*DATA*:
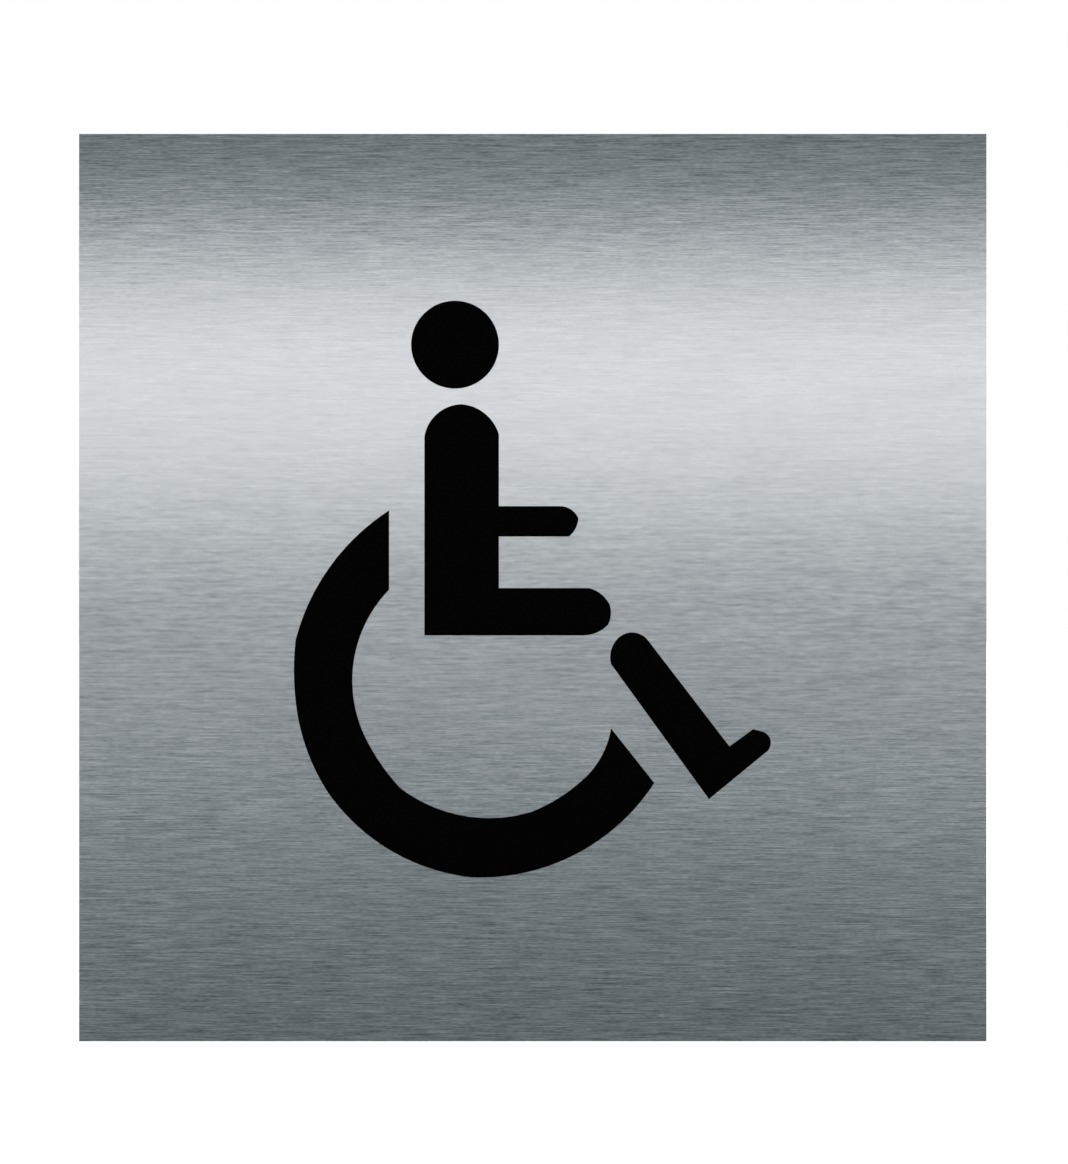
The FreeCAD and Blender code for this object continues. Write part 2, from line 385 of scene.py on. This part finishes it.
class Bench(Nodes):
    """The nodes of one material, laid out from its patterns to its surface."""

    def __init__(self, name: str) -> None:
        """Starts a material that has its plain surface shader.

        Args:
            name: The material's name.
        """
        self.material = bpy.data.materials.new(name)
        self.material.use_nodes = True
        super().__init__(self.material.node_tree)
        self.surface = self.first("BSDF_PRINCIPLED")
        self.patterns = 0

    def object_place(self) -> Socket:
        """The place on the object, in metres."""
        return self.add("ShaderNodeTexCoord", {}).outputs["Object"]

    def unrolled_place(self) -> Socket:
        """The place on the piece's own UV map, in metres."""
        return self.add("ShaderNodeUVMap", {}, uv_map=UNROLLED).outputs[0]

    def noise(self, place: Socket, cell: Sequence[float], detail: float) -> Socket:
        """Smooth noise from 0 to 1.

        Each pattern is moved apart from the ones before it, because patterns whose cells meet
        at one place line up there and leave a seam.

        Args:
            place: Where the pattern is read.
            cell: The size of its cells along each axis, in metres.
            detail: How many finer layers lie over it.

        Returns:
            The noise.
        """
        self.patterns += 1
        apart = [self.patterns * step for step in PATTERN_STEP]
        fitted = self.add(
            "ShaderNodeMapping",
            {"Vector": place, "Scale": [1.0 / size for size in cell], "Location": apart})
        pattern = self.add("ShaderNodeTexNoise", {
            "Vector": fitted.outputs[0], "Scale": 1.0, "Detail": detail,
            "Roughness": LAYER_FADE})
        return pattern.outputs[0]

    def ramp(self, value: Socket, ends: tuple[float, float]) -> Socket:
        """Rises smoothly from 0 to 1 as a value goes from one end to the other.

        Args:
            value: The value.
            ends: Where the rise starts and where it ends.

        Returns:
            The rise, from 0 to 1.
        """
        rise = self.add(
            "ShaderNodeMapRange", {"Value": value, "From Min": ends[0], "From Max": ends[1]},
            interpolation_type="SMOOTHSTEP")
        return rise.outputs[0]

    def between(self, share: Socket, start: Colour, end: Colour) -> Socket:
        """Mixes two colours, in the Mix node's sockets for colour.

        Args:
            share: From 0, where the first colour shows, to 1, where the second one does.
            start: The first colour.
            end: The second colour.

        Returns:
            The mixed colour.
        """
        mix = self.add(
            "ShaderNodeMix", {0: share, 6: (*start, 1.0), 7: (*end, 1.0)}, data_type="RGBA")
        return mix.outputs[2]

    def relief(self, height: Socket, depth: float) -> None:
        """Gives the surface a fine relief.

        Args:
            height: The pattern of heights, from 0 to 1.
            depth: The height that 1 stands for, in metres.
        """
        bump = self.add("ShaderNodeBump", {"Height": height, "Strength": 1.0, "Distance": depth})
        self.feed(self.surface.inputs["Normal"], bump.outputs[0])

    def finish(self, **inputs: Feed) -> bpy.types.Material:
        """Feeds the surface shader, whose socket names are given with _ for each space.

        Args:
            **inputs: What its sockets receive.

        Returns:
            The finished material.
        """
        for key, value in inputs.items():
            self.feed(self.surface.inputs[key.replace("_", " ")], value)
        return self.material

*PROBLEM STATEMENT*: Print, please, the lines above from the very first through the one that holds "plain surface shader.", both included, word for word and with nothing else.

*WRITTEN REPLY*:
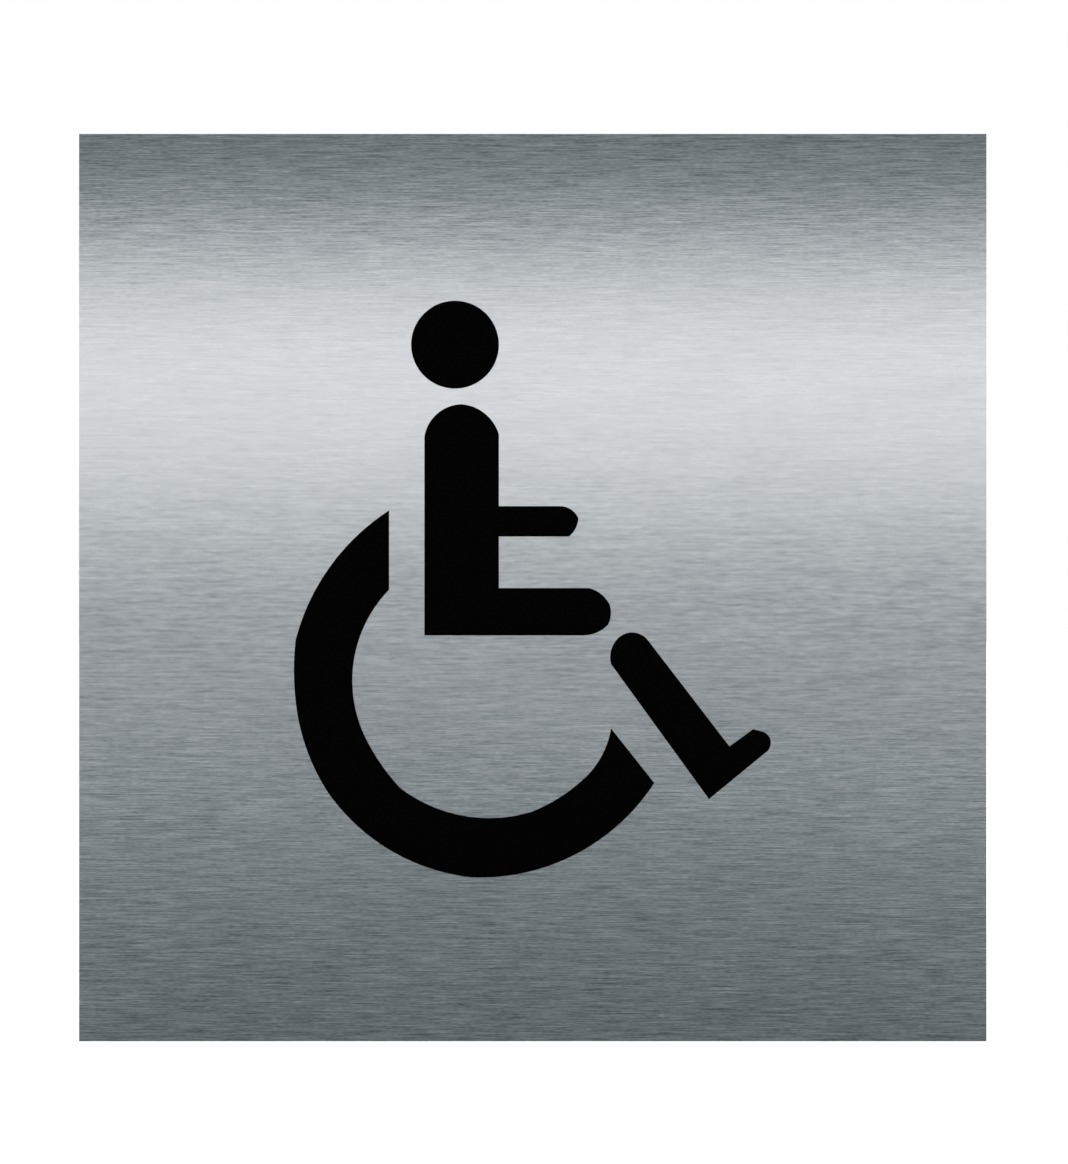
The FreeCAD and Blender code for this object continues. Write part 2, from line 385 of scene.py on. This part finishes it.
class Bench(Nodes):
    """The nodes of one material, laid out from its patterns to its surface."""

    def __init__(self, name: str) -> None:
        """Starts a material that has its plain surface shader.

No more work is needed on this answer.